Ungünstig fällt in 's Gewicht, daß die Gangbarkeit außerordentlich von der Witterung abhängig ist. So lange Schnee auf den Gräten liegt, wird die Besteigung kaum unternommen werden dürfen, und jeder sommerliche Neuschnee wird den Weg auf mindestens einige Tage unprakticabel machen. Da die zu ersteigenden Felsen bis zu 3600 m sich erheben, ist anzunehmen, daß solche Störungen nicht selten vorkommen. Beispiel das Jahr 1886. Am leichtesten gestaltet sich die Besteigung, wenn die Gräte schneefrei sind und die Couloirs Schnee enthalten.

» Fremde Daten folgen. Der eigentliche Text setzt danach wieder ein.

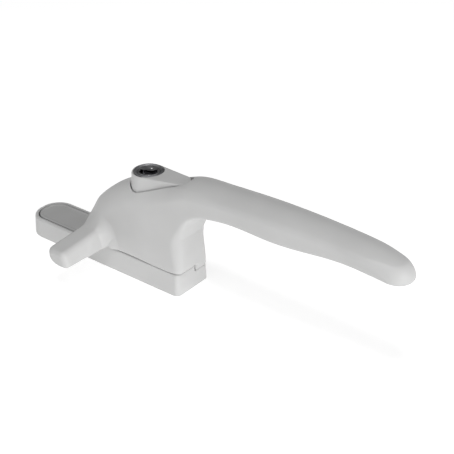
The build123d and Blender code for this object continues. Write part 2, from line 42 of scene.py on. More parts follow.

Bezüglich der früher so einsamen und nun stärker besuchten Roththalhütte verweise ich auf Jahrbuch IX, welches als Titelbild eine hübsche Chromoabbildung derselben bringt. Sie bietet Schlafraum bequem für 6 und zur Noth für 8 Mann; wir fanden sie mit gutem Kochwerk und reichlich mit Stroh und Brennholz versehen; jedoch theilt sie mit allen an den Fels gelehnten Clubhütten, selbst mit der neuen Berglihütte, den Uebelstand, daß Schneewasser zwischen Fels und Dach eindringt, was jährlich gründliche Erneuerung des Stroh's nöthig macht; sodann leidet sie an bedenklich kleinem Raum zur freien Bewegung; es ist kein Platz da, wo ein Tisch aufgestellt werden könnte. Immerhin bietet die Hütte, sobald einige kleine Fehler in der Trockenmauer durch eine Verschalung oder durch Cementirung ausgebessert und das Inventar einigermaßen completirt sein wird, ein warmes, gut-geschütztes Nachtquartier für 6 bis 8 Mann.